I think that the reason why so many people don't like Washington and don't like Washingtonians is that we are a little hardened. We are in a lot of ways war-weary, and we have seen a hell of a lot worse than this, by-in-large.
In the article cited on NPR, it was suggested that the number of people "in the business" had a lot to do with our insouciance regarding 9-11. Why yes, in so many ways. We are certainly in denial about a lot of things here.

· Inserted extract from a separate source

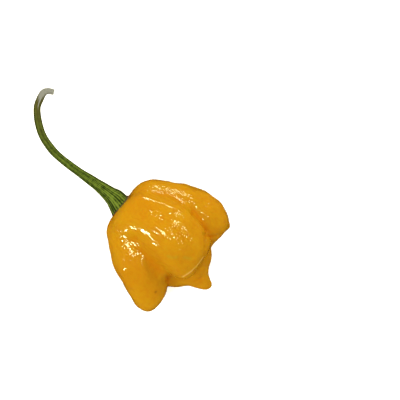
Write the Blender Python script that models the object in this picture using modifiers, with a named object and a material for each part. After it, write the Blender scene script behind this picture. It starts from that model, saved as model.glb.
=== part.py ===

Certainly dating and the opposite sex and how to me Mr. or Miss Right, but there are a few things we understand.
We understand that we are a certain target, and we have known this from the days of the Cold War, when the little kiosk at the center of the Pentagon's courtyard was known as Ground Zero; we understand that we are the Soldiers, we are the Secret Service, we are the Military, we are the Spies, we are the State Department, we are the Consultants, we are the Foreign Aid Consultants, we are the Specialists, we are the Travelers, and we are the Diplomats. There is quite a weight, a dignity, a seriousness, and a Professionalism in Washington that cannot really be replicated anywhere else.

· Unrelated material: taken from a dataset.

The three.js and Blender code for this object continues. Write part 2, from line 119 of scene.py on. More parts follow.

We have seen worse; I have seen worse; I can conceive of much much worse. So, instead of becoming even remotely scared by the events of 9-11, I returned to much of what I had learned when I was a younger man: we Washingtonians are a juicy target for obvious reasons and anything less than Thermonuclear War and Scorched Earth is a blessing that I am quite grateful for.
I have chosen to live here and despite what anyone believes to the contrary, we are brothers-in-arms with New York City, instead of sisters, in this instance, because in many ways, we have always been co-icons for everything that America represents -- to the Soviet Union in 1988 and to the Axis of Evil in 2002.
I think that maybe we thought about it more; I think we could think about it more; I think that by being less pretty and glamorous than New York, in general, we had more time to come to terms with the pro's and con's of living, breathing, breeding, loving, and thriving in a Rome of sorts. Some day -- and I hope this will never happen -- Rome will burn. Will I run to the hills as a direct result? No. Will I get married and have a couple of kids? Hell yes!
Do I have hope that we will be able to weather this international storm unscathed? I am sorry, but to be honest, I am prepared to need to lash myself to the mast, but I am quite certain we will never sink.
And that is why I believe my city, Washington, DC, and I are not suffering undue stress post-911; that and New Yorkers are a Neurotic Mess by default. We might be dull and unfashionable here in the Nation's Capitol, but we also are not even remotely as nuts.